The wind and the waves started to pick up, so we began the journey back across the bay. The rougher conditions meant that I was mostly paddling on the left side just to keep the boat going straight, and even that wasn’t always enough. Eventually I made it back, practiced another unassisted recovery while the others came in, and that was pretty much it.
Except for food. Just down the way was The Marshall Shore, advertising the best barbecued oysters on the planet, and I hoped, a damn good chowder. It’s a really cute little place, right over the water, with a veritable ton of oyster shells lining the shore outside. Inside it’s set up like a general store, serve yourself, take your time, and pay before you go. I put my order of barbecued oysters in, helped myself to a cup of clam chowder, and cracked open a bottle of Boont Amber Ale.

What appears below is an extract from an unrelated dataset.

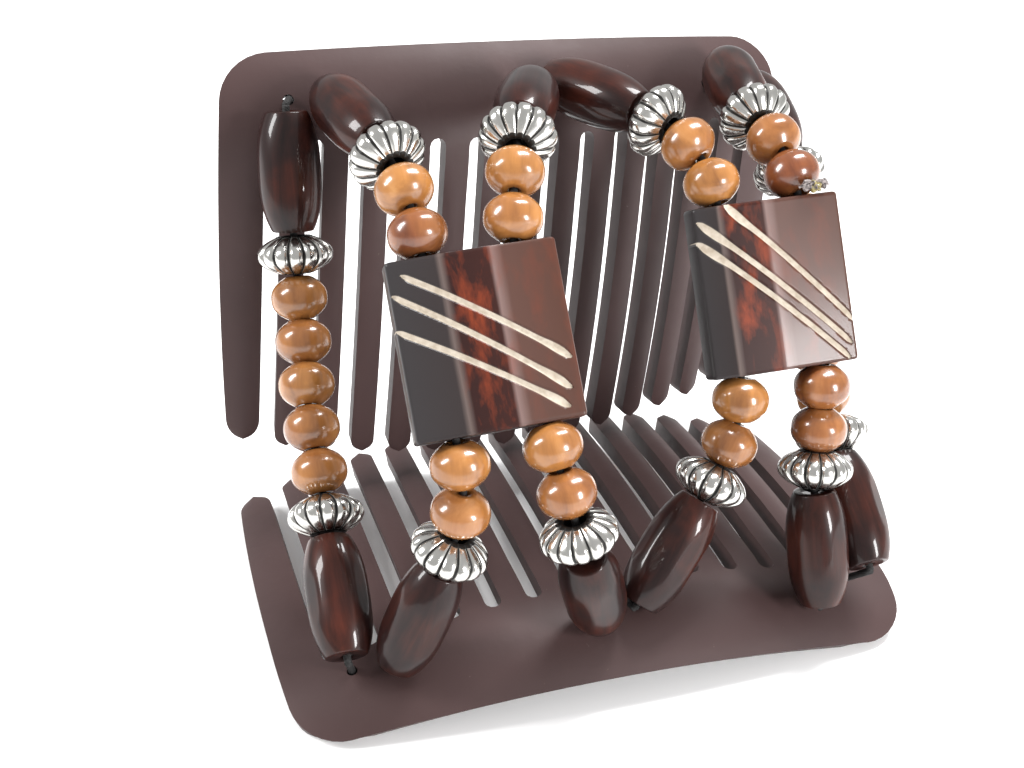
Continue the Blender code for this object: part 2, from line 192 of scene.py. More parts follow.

For the uninitiated (of which I was recently one) a barbecued oyster is shucked, but left in the half shell. A little bit of butter and a ketchup based “barbecue” sauce is put on top of each and they’re cooked, shell-side down on the grill. I’m coming to realize it’s practically Northern California’s national dish. And I could have had a lot more than 6.
Have I mentioned that I’m severely jealous of your adventures?
*sigh*
I mean…I could be doing the same sorts of things here (except in lakes/rivers, and not bays) if I’d just get off my ass. That, and I didn’t have to drive 2 hours a day to and from work. I need to do more of this sort of thing.
Still no pictures of you in a wetsuit?!
Jason, if you come to the bay area, we’ll definitely go kayaking. Or wine tasting. Or hiking. Or just traipse around downtown SF. (That goes for everyone else!)
And yep, said wetsuit pictures will remain confidential. Actually the only one that exists of me just didn’t come out that well. And during the class there wasn’t time for any action shots.
might i remind you that you promised to show me said confidential pictures? Do it or I’ll post the pictures of you at the beach from Labor Day weekend!